Bank loan default - guarantor primary house - co-owned

Hi,

Person A took a business loan from a bank and Person B is a gurantor for the loan. Person B had mortgaged his primary residence and provided gurantee for Person A's business. Person B doesn't partner with Person A on the business anymore (the last loan the guarantor signed on was 5 years ago). Person A has defaulted now and cannot keep upto the loan requirements. 

Person B's primary residence is co-owned by Person C, D and E and C,D and E had given power of attorney for the house to Person B. Now, if the bank comes after the Person B's (as well as C, D and E since it is co-owned) house, is the bank required to keep only 1/4th of the house sale price and do person's C, D and E claim the remaining 3/4th? Does the co-ownership prevent the bank from seizing this asset?

Can Person B avoid getting his assets seized by the bank?

Thanks



Learning

 8 Replies

P. Venu (Advocate)     28 November 2017

Was the guarantee given by B only in his personal capacity or as the capacity of POA for C, D, & Eas well?

G.L.N. Prasad (Retired employee.)     28 November 2017

Seek same information under RTI from the bank, as to the responsibility and share of guarantor in default and individual liabilities, as it all depends on documents executed and the conditions stipulated in Mortgage.  Even without RTI, any guarantor can seek such information, and the Guarantor receives such legal notice from Bank on default and proposed action and there is a lot of procedure to be adopted including public advertisement on such taking possession etc., after notice.
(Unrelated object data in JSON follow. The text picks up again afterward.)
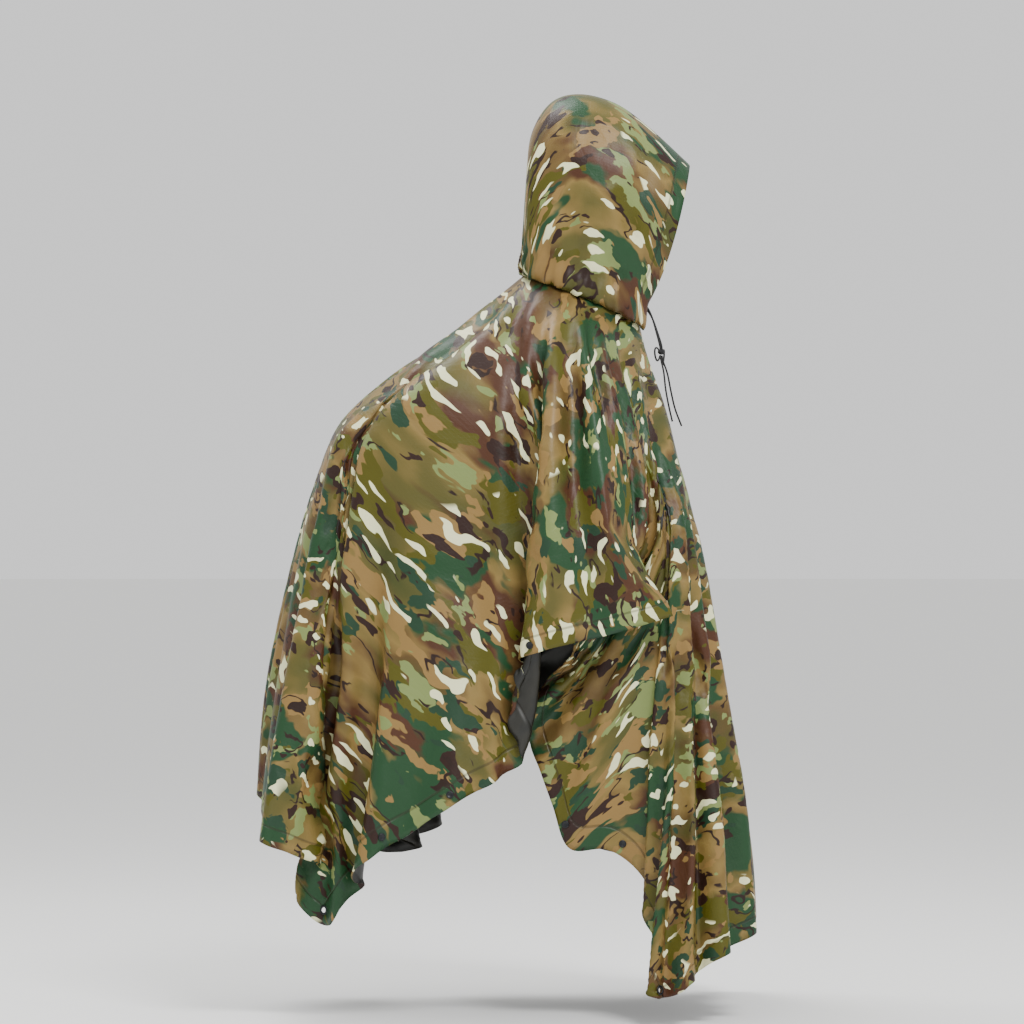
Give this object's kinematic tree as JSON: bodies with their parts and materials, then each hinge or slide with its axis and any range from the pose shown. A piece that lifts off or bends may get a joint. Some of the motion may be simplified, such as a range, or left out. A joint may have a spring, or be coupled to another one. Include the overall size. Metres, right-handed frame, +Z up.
{
  "type": "hooded rain poncho worn over a figure with a back hump",
  "caption": "Hooded camouflage rain poncho in its worn pose: a rectangular sheet draped over shoulders, bent arms and a back hump, with hood and drawcord.",
  "frame": {"origin": "at the base of the neck, midway between the shoulders, where the wearer holds the garment up", "axes": "+X towards the garment's front, +Y towards the wearer's left, +Z up"},
  "size_m": [0.8347, 0.7041, 1.4703],
  "materials": {
    "ripstop_cloth": "coated ripstop with a printed leaf-green, tan and brown camouflage, slightly glossy outside and dull dark inside",
    "hem_cloth": "the same coated ripstop, turned in and lockstitched",
    "snap_metal": "black enamelled press snap",
    "eyelet_metal": "black enamelled eyelet",
    "cord": "black braided round cord"
  },
  "bodies": {
    "root": {"front": "ripstop_cloth", "back": "ripstop_cloth", "hood_right": "ripstop_cloth", "hood_left": "ripstop_cloth", "hem_front": "hem_cloth", "hem_right": "hem_cloth", "hem_back": "hem_cloth", "hem_left": "hem_cloth", "hood_hem": "hem_cloth", "snap_right_1": "snap_metal", "snap_right_2": "snap_metal", "snap_right_3": "snap_metal", "snap_right_4": "snap_metal", "snap_right_5": "snap_metal", "snap_right_6": "snap_metal", "snap_right_7": "snap_metal", "snap_right_8": "snap_metal", "snap_left_1": "snap_metal", "snap_left_2": "snap_metal", "snap_left_3": "snap_metal", "snap_left_4": "snap_metal", "snap_left_5": "snap_metal", "snap_left_6": "snap_metal", "snap_left_7": "snap_metal", "snap_left_8": "snap_metal", "eyelet_front_right": "eyelet_metal", "eyelet_back_right": "eyelet_metal", "eyelet_back_left": "eyelet_metal", "eyelet_front_left": "eyelet_metal", "cord_upper_right": "cord", "cord_upper_left": "cord", "cord_knot": "cord", "bow_right": "cord", "bow_left": "cord", "cord_end_right": "cord", "cord_end_left": "cord"}
  },
  "joints": []
}
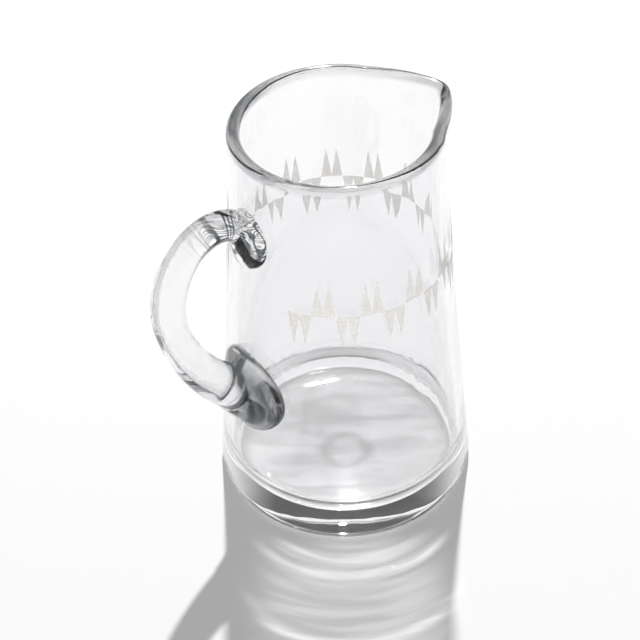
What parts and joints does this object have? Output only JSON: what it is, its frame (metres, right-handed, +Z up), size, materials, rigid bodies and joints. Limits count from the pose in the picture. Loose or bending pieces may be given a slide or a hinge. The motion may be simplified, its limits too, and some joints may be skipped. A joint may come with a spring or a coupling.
{
  "type": "mixing glass",
  "caption": "Tapered clear glass mixing jug with a pulled spout, a solid rod handle and a band of frosted teeth.",
  "frame": {"origin": "middle of the underside of the body, on the surface that the jug stands on", "axes": "+Z up along the body's axis, +X towards the spout, the handle on the -X side"},
  "size_m": [0.1511, 0.1188, 0.1929],
  "materials": {
    "body_glass": "clear, polished",
    "handle_glass": "clear, polished",
    "frosted_print": "frosted, warm light grey"
  },
  "bodies": {
    "root": {"jug_body": "body_glass", "handle_foot": "handle_glass", "handle_pad": "handle_glass", "handle_rod": "handle_glass", "frosted_teeth_01": "frosted_print", "frosted_teeth_02": "frosted_print", "frosted_teeth_03": "frosted_print", "frosted_teeth_04": "frosted_print", "frosted_teeth_05": "frosted_print", "frosted_teeth_06": "frosted_print", "frosted_teeth_07": "frosted_print", "frosted_teeth_08": "frosted_print", "frosted_teeth_09": "frosted_print", "frosted_teeth_10": "frosted_print", "frosted_teeth_11": "frosted_print", "frosted_teeth_12": "frosted_print", "frosted_teeth_13": "frosted_print", "frosted_teeth_14": "frosted_print", "frosted_teeth_15": "frosted_print", "frosted_teeth_16": "frosted_print", "frosted_teeth_17": "frosted_print", "frosted_teeth_18": "frosted_print", "frosted_teeth_19": "frosted_print", "frosted_teeth_20": "frosted_print", "frosted_teeth_21": "frosted_print", "frosted_teeth_22": "frosted_print", "frosted_teeth_23": "frosted_print", "frosted_teeth_24": "frosted_print", "frosted_teeth_25": "frosted_print"}
  },
  "joints": []
}
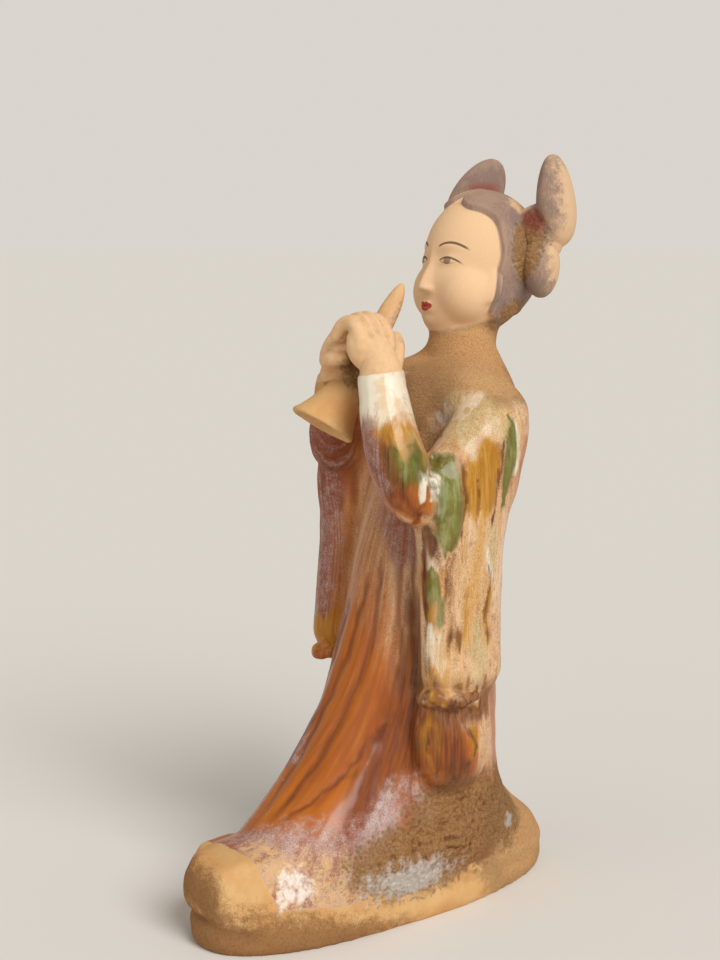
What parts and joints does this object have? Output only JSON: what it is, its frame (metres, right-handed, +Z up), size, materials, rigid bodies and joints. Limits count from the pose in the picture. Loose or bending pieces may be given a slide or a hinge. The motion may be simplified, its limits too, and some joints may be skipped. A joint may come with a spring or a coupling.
{
  "type": "tomb attendant figure",
  "caption": "Standing glazed-earthenware lady in a trailing skirt and hanging sleeves, playing a flared horn, moulded in one with her low foot slab",
  "frame": {"origin": "on the flat underside, below the middle of the foot slab", "axes": "+Z up, the figure faces -Y, her left hand is on +X"},
  "size_m": [0.1284, 0.2337, 0.405],
  "materials": {
    "glazed_earthenware": null
  },
  "bodies": {
    "root": {"attendant_figure": "glazed_earthenware"}
  },
  "joints": []
}
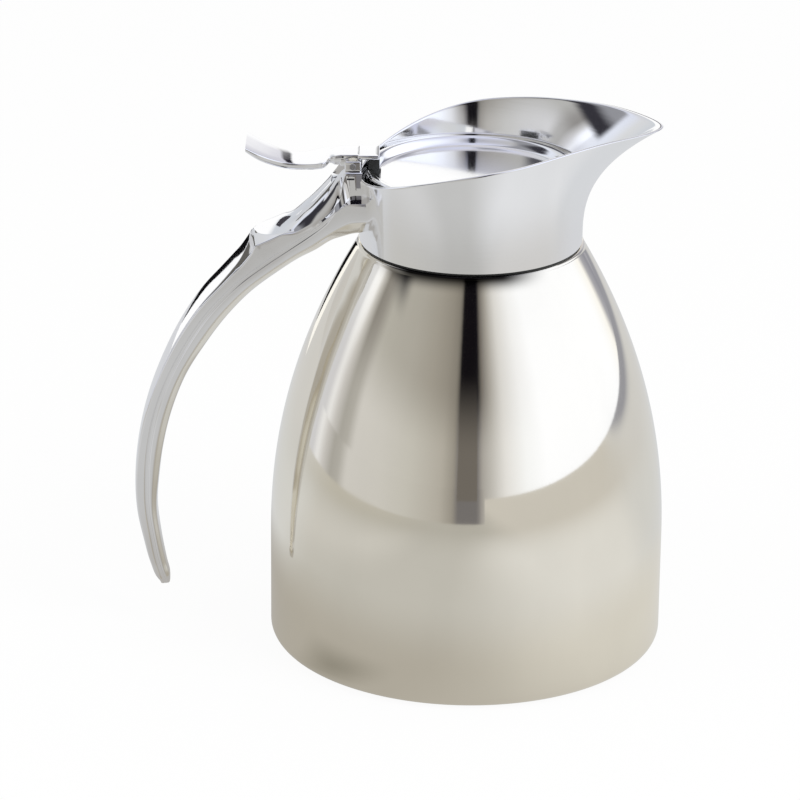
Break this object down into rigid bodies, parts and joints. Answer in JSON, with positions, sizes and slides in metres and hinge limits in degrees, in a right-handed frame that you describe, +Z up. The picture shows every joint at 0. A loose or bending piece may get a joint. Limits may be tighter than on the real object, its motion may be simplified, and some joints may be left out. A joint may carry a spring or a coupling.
{
  "type": "thermal carafe with flip lid",
  "caption": "Double-walled bell-shaped vacuum carafe with a flared pouring collar, an open curved side handle and a hinged insulating lid raised by a thumb lever.",
  "frame": {"origin": "on the body's turning axis, at the underside of the foot pad, where the carafe stands", "axes": "+Z up, +X towards the spout (the handle is on -X), +Y completes the right-handed frame; the part is symmetrical about the XZ plane"},
  "size_m": [0.1512, 0.1124, 0.1542],
  "materials": {
    "mirror_steel": "polished stainless steel sheet",
    "flask_steel": "satin stainless steel sheet",
    "foil": "bright rolled foil",
    "getter_metal": "matt sintered metal",
    "solder": "dull solder",
    "chrome_casting": "polished and chromed zinc casting",
    "black_plastic": "fine satin moulding",
    "black_rubber": "matt rubber",
    "silicone": "translucent grey silicone",
    "foam": "rigid foam",
    "bright_screw": "zinc-plated steel",
    "nylon": "natural nylon",
    "dark_pin": "dark hardened steel"
  },
  "bodies": {
    "carafe": {"outer_shell": "mirror_steel", "inner_flask": "flask_steel", "radiation_shield": "foil", "getter": "getter_metal", "base_plate": "flask_steel", "vacuum_seal": "solder", "base_cover": "black_plastic", "foot_pad": "black_rubber", "neck_gasket": "silicone", "collar_insert": "black_plastic", "collar": "mirror_steel", "screw_plate": "bright_screw", "handle_screws": "bright_screw", "handle_arm": "chrome_casting", "handle_strap": "chrome_casting", "handle_dowels": "bright_screw", "strap_screw": "bright_screw", "hinge_pin": "dark_pin"},
    "lid": {"lid_cap": "mirror_steel", "lid_plug": "black_plastic", "lid_insulation": "foam", "lid_gasket": "silicone", "lid_bracket": "bright_screw", "bracket_screws": "bright_screw", "thumb_lever": "chrome_casting", "hinge_bushes": "nylon"}
  },
  "joints": [
    {"name": "lid_hinge", "type": "hinge", "parent": "carafe", "child": "lid", "pos_m": [-0.0331, 0, 0.1426], "axis": [0, -1, 0], "range_deg": [0, 35]}
  ]
}
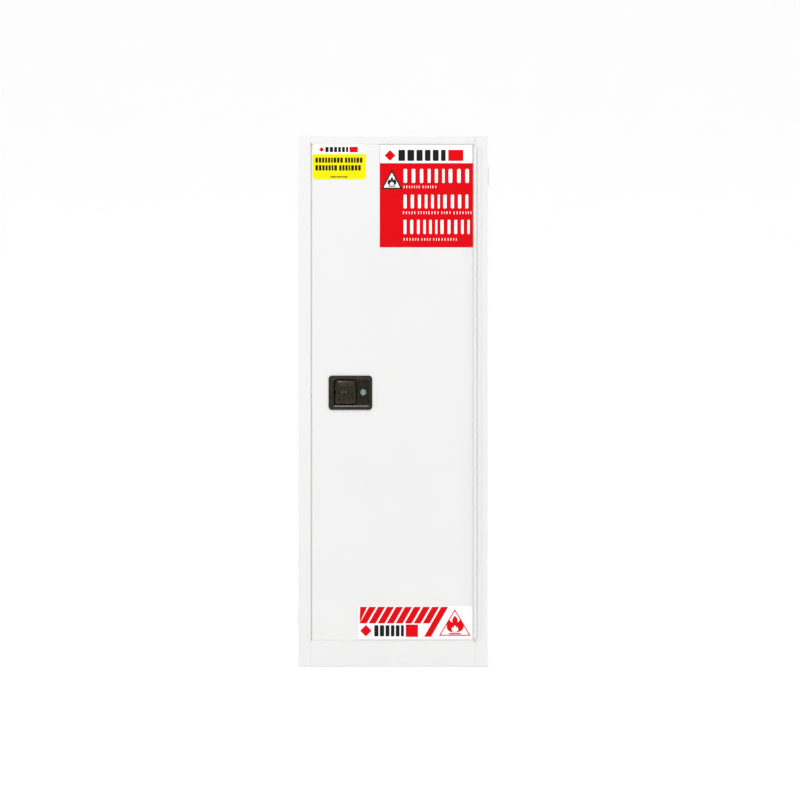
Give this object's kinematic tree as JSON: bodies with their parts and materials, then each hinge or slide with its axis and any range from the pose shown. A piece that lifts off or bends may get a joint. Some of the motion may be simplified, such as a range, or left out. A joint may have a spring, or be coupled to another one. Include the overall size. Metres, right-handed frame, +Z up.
{
  "type": "flammable storage cabinet",
  "caption": "Slim-line double-walled steel safety cabinet with a hinged door, recessed paddle latch with key lock, adjustable shelves, sump, capped vents and levelling feet.",
  "frame": {"origin": "at the floor, under the middle of the cabinet's outline", "axes": "+Z up, +X to the right of someone who faces the door, -Y out of the door"},
  "size_m": [0.6126, 0.46, 1.65],
  "materials": {
    "white_paint": "semi-gloss powder coat",
    "black_coat": "satin black coating on die-cast metal",
    "lock_metal": "satin nickel plate",
    "zinc_steel": "bright zinc plate",
    "galvanised": "galvanised sheet",
    "foot_rubber": "matt",
    "label_yellow": "printed vinyl",
    "label_red": "printed vinyl",
    "label_white": "printed vinyl"
  },
  "bodies": {
    "cabinet": {"outer_side_left": "white_paint", "outer_side_right": "white_paint", "outer_top": "white_paint", "outer_back": "white_paint", "outer_floor": "white_paint", "frame_stile_left": "white_paint", "frame_stile_right": "white_paint", "frame_head": "white_paint", "frame_sill": "white_paint", "liner_side_left": "white_paint", "liner_side_right": "white_paint", "liner_back": "white_paint", "liner_top": "white_paint", "sump_pan": "white_paint", "vent_collar_low": "zinc_steel", "vent_collar_high": "zinc_steel", "flame_screen_low": "zinc_steel", "flame_screen_high": "zinc_steel", "earth_stud": "zinc_steel", "earth_nut": "zinc_steel", "foot_nut_front_left": "zinc_steel", "foot_nut_front_right": "zinc_steel", "foot_nut_rear_left": "zinc_steel", "foot_nut_rear_right": "zinc_steel", "shelf_standard_front_left": "white_paint", "shelf_standard_front_right": "white_paint", "shelf_standard_rear_left": "white_paint", "shelf_standard_rear_right": "white_paint", "shelf_1_bracket_left": "galvanised", "shelf_1_bracket_right": "galvanised", "shelf_2_bracket_left": "galvanised", "shelf_2_bracket_right": "galvanised", "shelf_3_bracket_left": "galvanised", "shelf_3_bracket_right": "galvanised", "hinge_leaf_frame": "white_paint", "hinge_pin": "zinc_steel"},
    "door": {"door_outer_skin": "white_paint", "door_inner_skin": "white_paint", "hinge_leaf_door": "white_paint", "handle_housing": "black_coat", "paddle_pin": "zinc_steel", "lock_barrel": "lock_metal", "label_title": "label_yellow", "label_warning": "label_red", "label_stripe": "label_white"},
    "paddle": {"paddle": "black_coat"},
    "lock": {"lock_plug": "lock_metal"},
    "rotor": {"latch_rotor": "zinc_steel"},
    "centre_bolt": {"centre_bolt": "zinc_steel"},
    "rod_top": {"rod_top": "zinc_steel"},
    "rod_bottom": {"rod_bottom": "zinc_steel"},
    "foot_front_left": {"foot_front_left": "foot_rubber"},
    "foot_front_right": {"foot_front_right": "foot_rubber"},
    "foot_rear_left": {"foot_rear_left": "foot_rubber"},
    "foot_rear_right": {"foot_rear_right": "foot_rubber"},
    "vent_cap_low": {"vent_cap_low": "white_paint"},
    "vent_cap_high": {"vent_cap_high": "white_paint"},
    "shelf_1": {"shelf_1": "galvanised"},
    "shelf_2": {"shelf_2": "galvanised"},
    "shelf_3": {"shelf_3": "galvanised"}
  },
  "joints": [
    {"name": "door_swing", "type": "hinge", "parent": "cabinet", "child": "door", "pos_m": [0.2555, -0.2248, 0.8545], "axis": [0, 0, 1], "range_deg": [0, 180]},
    {"name": "paddle_pull", "type": "hinge", "parent": "door", "child": "paddle", "pos_m": [-0.173, -0.2168, 0.8555], "axis": [0, 0, 1], "range_deg": [-35, 0], "stiffness_Nm_per_rad": 1, "springref_deg": 11.46},
    {"name": "rotor_turn", "type": "hinge", "parent": "door", "child": "rotor", "pos_m": [-0.132, -0.1968, 0.8555], "axis": [0, -1, 0], "range_deg": [0, 35.1]},
    {"name": "centre_bolt_slide", "type": "slide", "parent": "door", "child": "centre_bolt", "axis": [1, 0, 0], "range_m": [0, 0.01263]},
    {"name": "rod_top_slide", "type": "slide", "parent": "door", "child": "rod_top", "axis": [0, 0, -1], "range_m": [0, 0.01263]},
    {"name": "rod_bottom_slide", "type": "slide", "parent": "door", "child": "rod_bottom", "axis": [0, 0, 1], "range_m": [0, 0.01263]},
    {"name": "lock_turn", "type": "hinge", "parent": "door", "child": "lock", "pos_m": [-0.0923, -0.2023, 0.854], "axis": [0, -1, 0], "range_deg": [0, 90]},
    {"name": "foot_front_left_adjust", "type": "slide", "parent": "cabinet", "child": "foot_front_left", "axis": [0, 0, 1], "range_m": [-0.02, 0]},
    {"name": "foot_front_right_adjust", "type": "slide", "parent": "cabinet", "child": "foot_front_right", "axis": [0, 0, 1], "range_m": [-0.02, 0]},
    {"name": "foot_rear_left_adjust", "type": "slide", "parent": "cabinet", "child": "foot_rear_left", "axis": [0, 0, 1], "range_m": [-0.02, 0]},
    {"name": "foot_rear_right_adjust", "type": "slide", "parent": "cabinet", "child": "foot_rear_right", "axis": [0, 0, 1], "range_m": [-0.02, 0]},
    {"name": "vent_cap_low_out", "type": "slide", "parent": "cabinet", "child": "vent_cap_low", "axis": [-1, 0, 0], "range_m": [0, 0.035]},
    {"name": "vent_cap_high_out", "type": "slide", "parent": "cabinet", "child": "vent_cap_high", "axis": [1, 0, 0], "range_m": [0, 0.035]},
    {"name": "shelf_1_lift", "type": "slide", "parent": "cabinet", "child": "shelf_1", "axis": [0, 0, 1], "range_m": [0, 0.03]},
    {"name": "shelf_2_lift", "type": "slide", "parent": "cabinet", "child": "shelf_2", "axis": [0, 0, 1], "range_m": [0, 0.03]},
    {"name": "shelf_3_lift", "type": "slide", "parent": "cabinet", "child": "shelf_3", "axis": [0, 0, 1], "range_m": [0, 0.03]}
  ],
  "couplings": [
    {"joint": "rotor_turn", "follows": "paddle_pull", "ratio": -1},
    {"joint": "centre_bolt_slide", "follows": "paddle_pull", "m_per_rad": -0.020646},
    {"joint": "rod_top_slide", "follows": "paddle_pull", "m_per_rad": -0.020646},
    {"joint": "rod_bottom_slide", "follows": "paddle_pull", "m_per_rad": -0.020646}
  ]
}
Dr. MPS RAMANI Ph.D.[Tech.] (Scientist/Engineer)     28 November 2017

If C, D and E are neither party to the loan nor are guarantors they have no liability in so far as the loan and the bank cannot seize the property.

SHIRISH PAWAR, 7738990900 (Advocate)     29 November 2017

As property is mortagaged Bank will definate proceed against the mortgaged property. Further bank will recover as per mortgaged deed ratio by realising the mortgaged property.

pk   30 November 2017

Guranatee for the business loan was given by B in his personal capacity.

pk   30 November 2017

Originally posted by : Dr. MPS RAMANI Ph.D.[Tech]
If C, D and E are neither party to the loan nor are guarantors they have no liability in so far as the loan and the bank cannot seize the property.

Why would bank accept such a property as mortgage if it use it to recover their money? Or did Person B (even with Power of attorney) did not have the right to mortgage the property?

pk   30 November 2017

Originally posted by : SHIRISH PAWAR, 7738990900
As property is mortagaged Bank will definate proceed against the mortgaged property. Further bank will recover as per mortgaged deed ratio by realising the mortgaged property.

Makes sense, so Person C, D and E have essentially no control over the bank's action on the property to recover its dues?

Dr. MPS RAMANI Ph.D.[Tech.] (Scientist/Engineer)     30 November 2017

The creditor will have a charge on all that owned by B including his salary, if he is drawing salary from any source.